→ **Written instruction**
Looking at the listing, state how many of its lines contain the string "that". Write only the number.

→ **Data extract**
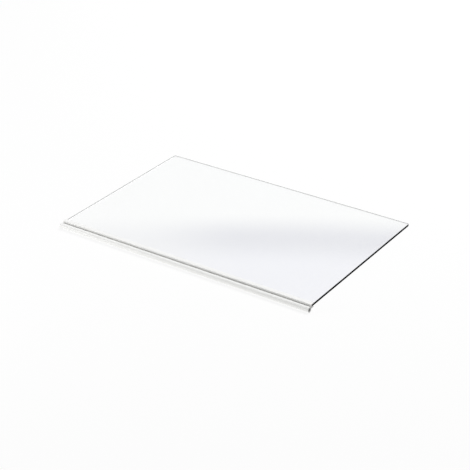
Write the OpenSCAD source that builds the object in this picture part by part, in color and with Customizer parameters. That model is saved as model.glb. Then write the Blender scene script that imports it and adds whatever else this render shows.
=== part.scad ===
// Cover for a fridge's crisper drawer: a toughened glass panel with a hollow plastic trim along its front edge.
// Millimetres, +Z up, X along the trim, front towards -Y.
// Origin: under the middle of the whole cover, level with the lowest line of the trim's nose.

/* [Glass panel] */
// Width of the glass from side to side
glass_w = 470; // [380:1:560]
// Depth of the glass from its front edge, inside the trim, to its back edge
glass_d = 306; // [240:1:400]
// Thickness of the glass
glass_t = 4; // [3:0.1:6]
// Radius of its four corners, seen from above
corner_r = 3; // [2:0.5:12]
// Width of the ground chamfer that takes the sharpness off every edge
arris = 0.5; // [0.2:0.1:1]

/* [Trim grip] */
// Thickness of the web that the front edge of the glass stands against
web_t = 1.4; // [1:0.1:3]
// Thickness of the upper and the lower lip
lip_t = 1.2; // [0.8:0.1:2]
// How far the upper lip reaches back from the web, over the glass
upper_reach = 6; // [3:0.1:10]
// How far the lower lip reaches back from the web, under the glass
lower_reach = 5.6; // [3:0.1:12]
// Space between each lip and the glass, which the grip ribs bridge
lip_gap = 0.3; // [0.1:0.05:0.6]
// Rounding of the upper front edge of the grip
brow_r = 0.5; // [0.2:0.1:0.8]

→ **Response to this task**
3